SUB: Was there a “tipping point” (for lack of a better term) when Model Metrics really picked up steam and where it started growing exponentially?
Caplan: There have been two tipping points. The first was when salesforce.com opened up its platform to allow developers to build any cloud application on it. Now we weren’t just implementing customer relationship management (CRM) technology, but building net new cloud applications that bring tremendous innovation to customers. We were one of the first to build expertise on salesforce.com’s platform and have now extended to other cloud platforms like Amazon Web Services and Google. As a result, we’re known for building really custom, enterprise-class cloud applications.
The second tipping point was the introductions of the iPhone and the iPad. An entirely new market opened up for us as enterprises want to enable the cloud on the latest and greatest mobile devices. We saw an opportunity to be the first to mobilize the cloud. This has translated into a watershed of success for our business.
SUB: What were the first steps you took to establishing Model Metrics?
Caplan: The most important first step was quitting my job. To embark successfully on something like this, you need to do it full time and really feel the financial burden. You need to take a risk.
The other key step for us was finding an effective channel strategy early on to get leads. For us, it was salesforce.com. This allowed us to focus on building our service.
SUB: If you had it to do over again, what would the first concrete step to establishing Model Metrics have been?
Caplan: If I had to do it over again, I would have begun building processes to scale the business from the very beginning. This includes making investments like hiring employees within the first year so that we could scale more quickly and take advantage of the opportunity we found.
SUB: What were the most significant obstacles to growing Model Metrics to maturity?
Caplan: Because we’re in a relatively young market, our challenge has been recruiting people with the right expertise. Since the number of cloud developers is still growing, we’ve had to hire and train people, and as a result, have built a highly effective training program on our methodology.
This training program has also helped us to overcome another obstacle: Scaling our business to meet the market opportunity. We’ve had to learn how to bring scale to everything we do given our fast growth rate, from our hiring and sales processes to ensuring our employees deliver a consistent and excellent service to our customers.
Lastly, we’re also in a very competitive and fast market and have to continuously work to ensure we stay ahead of the game so that we can differentiate through our expertise doing complex and mobile cloud development. We’ve done this through having a laser focus on taking on the right kind of projects and executing to our best ability.

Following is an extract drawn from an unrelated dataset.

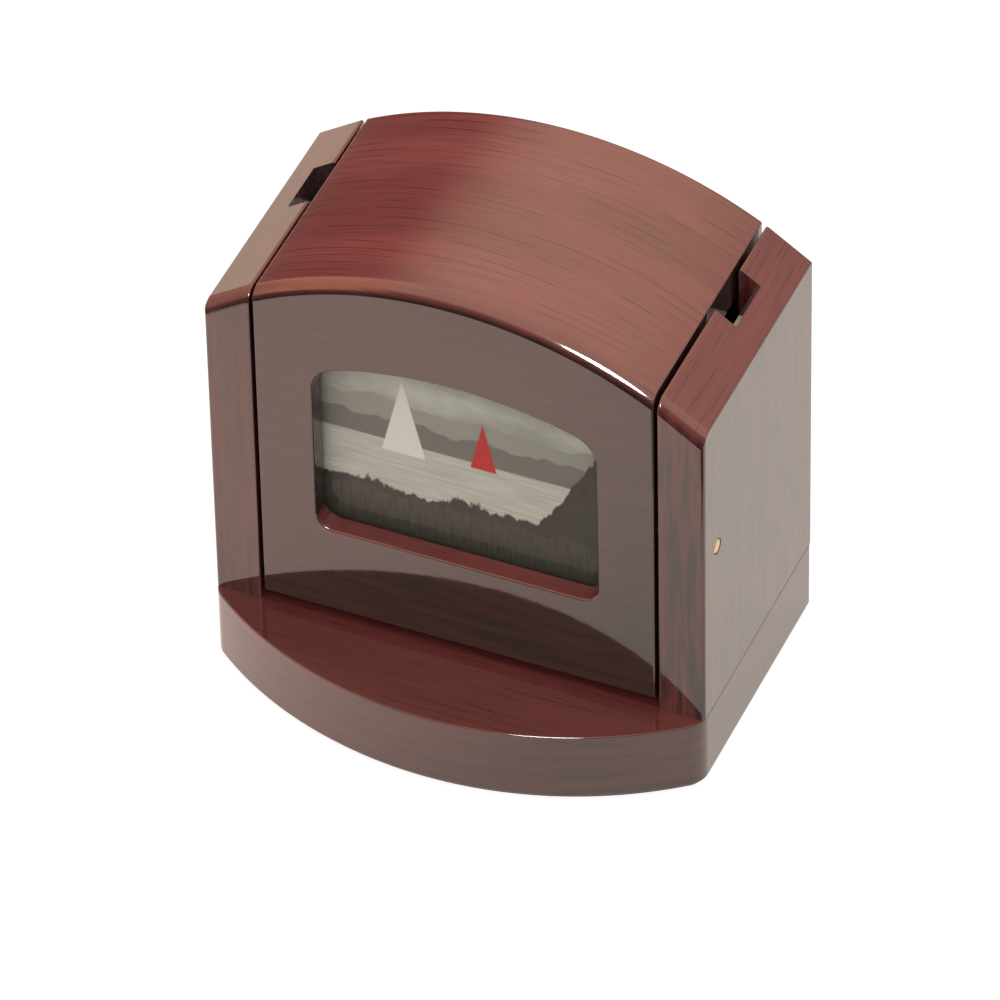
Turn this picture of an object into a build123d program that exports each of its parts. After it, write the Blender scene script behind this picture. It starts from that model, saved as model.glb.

SUB: What kinds of outside funding did you raise?
Caplan: To date, we have received funding from private investors.
SUB: What was the metric/milestone that indicated to you that Model Metrics had moved past startup stage?

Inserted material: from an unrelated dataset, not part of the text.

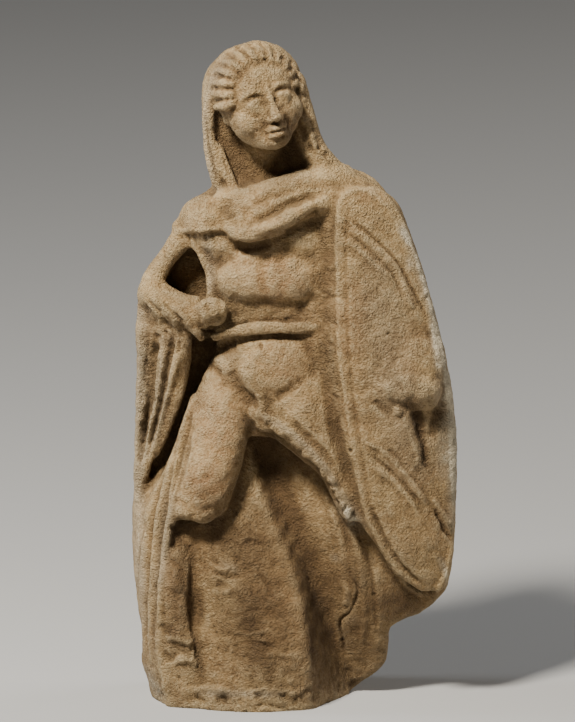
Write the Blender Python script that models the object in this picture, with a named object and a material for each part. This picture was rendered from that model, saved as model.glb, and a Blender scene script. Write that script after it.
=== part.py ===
"""A moulded terracotta figurine of a standing warrior with a cloak and a long oval shield.

The real piece is one fired clay body, so it is one solid. Overlapping balls, rolls and boards of clay are
joined into one skin, the skin is softened, and folds, creases and breaks are pressed into its front.
"""

import math

import bmesh
import bpy
import numpy as np
from mathutils import Euler, Matrix, Vector
from mathutils.bvhtree import BVHTree

# Driving sizes, in metres.
FIGURE_HEIGHT = 0.133
SKIN_CELL = 0.0005

# The other sizes are in parts of the figure's height, 133 parts to the height.
PARTS_IN_HEIGHT = 133
PART = FIGURE_HEIGHT / PARTS_IN_HEIGHT
TRIANGLES = 9600
FOOT_CUT = 1.2

ARM_RADIUS = 2.4
THIGH_RADIUS = 5.9
COLLAR_RADIUS = 2.7
SHIELD_EDGE = 1.5
LOCK_RADIUS = 1.08
LOCKS = 13
BACK_FOLD = 0.55

# Places are given as a viewer in front sees them, looking down by this angle.
VIEW_TILT = math.radians(12)
TO_VIEWER = Vector((0, -math.cos(VIEW_TILT), math.sin(VIEW_TILT)))

# The head is turned to its left, thrown back a little and leans to its right.
HEAD_MIDDLE = (-2.5, 119.2, -4.6)
HEAD_TURN = (-8, -13, 20)


def seen(across, up, depth):
    """The place of a point drawn at across, up and lying at that depth behind the middle plane."""
    return Vector((across, depth, (up - depth * math.sin(VIEW_TILT)) / math.cos(VIEW_TILT)))


def eased(rows, steps):
    """Rows along a smooth curve through the given rows, every column eased alike."""
    p = np.array([list(row) for row in rows], float)
    p = np.vstack([2 * p[0] - p[1], p, 2 * p[-1] - p[-2]])
    out = []
    for i in range(1, len(p) - 2):
        for t in np.arange(steps) / steps:
            out.append(
                p[i]
                + 0.5 * t * (p[i + 1] - p[i - 1])
                + t * t * (p[i - 1] - 2.5 * p[i] + 2 * p[i + 1] - 0.5 * p[i + 2])
                + t * t * t * (1.5 * (p[i] - p[i + 1]) + 0.5 * (p[i + 2] - p[i - 1]))
            )
    out.append(p[-2])
    return np.array(out)


def loft(clay, rings):
    """Adds a closed body through rings of equally many points."""
    loops = [[clay.verts.new(point) for point in ring] for ring in rings]
    for low, high in zip(loops, loops[1:]):
        for i, corner in enumerate(low):
            after = (i + 1) % len(low)
            clay.faces.new((corner, low[after], high[after], high[i]))
    clay.faces.new(reversed(loops[0]))
    clay.faces.new(loops[-1])


def ball(clay, centre, radii, turn=(0, 0, 0)):
    """Adds an ellipsoid, turned by the given angles in degrees."""
    place = Matrix.Translation(centre) @ Euler([math.radians(a) for a in turn]).to_matrix().to_4x4()
    bmesh.ops.create_icosphere(clay, subdivisions=3, radius=1, matrix=place @ Matrix.Diagonal((*radii, 1)))


def tube(clay, rows, blunt=1.0, flat=1.0):
    """Adds a round-ended roll through rows of x, y, z, radius.

    A low blunt makes its last end flat, and a low flat makes it shallow from front to back.
    """
    rows = eased(rows, 6)
    centres, radii = rows[:, :3], rows[:, 3]
    along = np.gradient(centres, axis=0)
    along /= np.linalg.norm(along, axis=1)[:, None]
    caps = [(0.98, 0.2), (0.8, 0.6), (0.5, 0.866)]
    sections = [(centres[0] - along[0] * radii[0] * a, radii[0] * b, along[0]) for a, b in caps]
    sections += list(zip(centres, radii, along))
    for a, b in caps[::-1]:
        sections.append((centres[-1] + along[-1] * radii[-1] * a * blunt, radii[-1] * b, along[-1]))
    angles = np.linspace(0, 2 * math.pi, 14, endpoint=False)
    rings = []
    for centre, radius, direction in sections:
        side = np.cross(direction, (0.02, 1, 0.01))
        side /= np.linalg.norm(side)
        front = np.cross(side, direction)
        ring = [radius * (math.cos(a) * side + math.sin(a) * front) for a in angles]
        rings.append(centre + np.array(ring) * (1, flat, 1))
    loft(clay, rings)


def roll(clay, stations, blunt=1.0, flat=1.0):
    """Adds a roll of clay through drawn stations of across, up, depth, radius."""
    tube(clay, [(*seen(*s[:3]), s[3]) for s in stations], blunt, flat)


def board(clay, stations, thickness):
    """Adds a slab between two drawn edges.

    Stations are up, left across, left depth, right across, right depth, bulge to the front.
    """
    t = np.linspace(0, 1, 16)
    rings = []
    for up, left, left_depth, right, right_depth, bulge in eased(stations, 5):
        across = left + (right - left) * t
        depth = left_depth + (right_depth - left_depth) * t
        front = [seen(a, up, d) for a, d in zip(across, depth - bulge * np.sin(np.pi * t) ** 0.8)]
        behind = [seen(a, up, d + thickness) for a, d in zip(across[::-1], depth[::-1])]
        rings.append(front + behind)
    loft(clay, rings)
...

Caplan: I knew Model Metrics had moved past the startup stage when we won our first enterprise-wide deal. This wasn’t doing an implementation for a small division of a company, but a top down strategic cloud implementation. A couple early ones that we won were Abbott and the Chicago Mercantile Exchange. We had gotten past any question of our ability to execute.
SUB: What were the most important lessons you learned about entrepreneurship while building Model Metrics?
Caplan: The most important lesson I’ve learned from building Model Metrics is to not be afraid of focus. In an entrepreneurial spirit, there are lots of ideas and opportunities. Being able to have focus on doing one thing really well pays off, and leads to being able to execute on those other great ideas and opportunities down the road.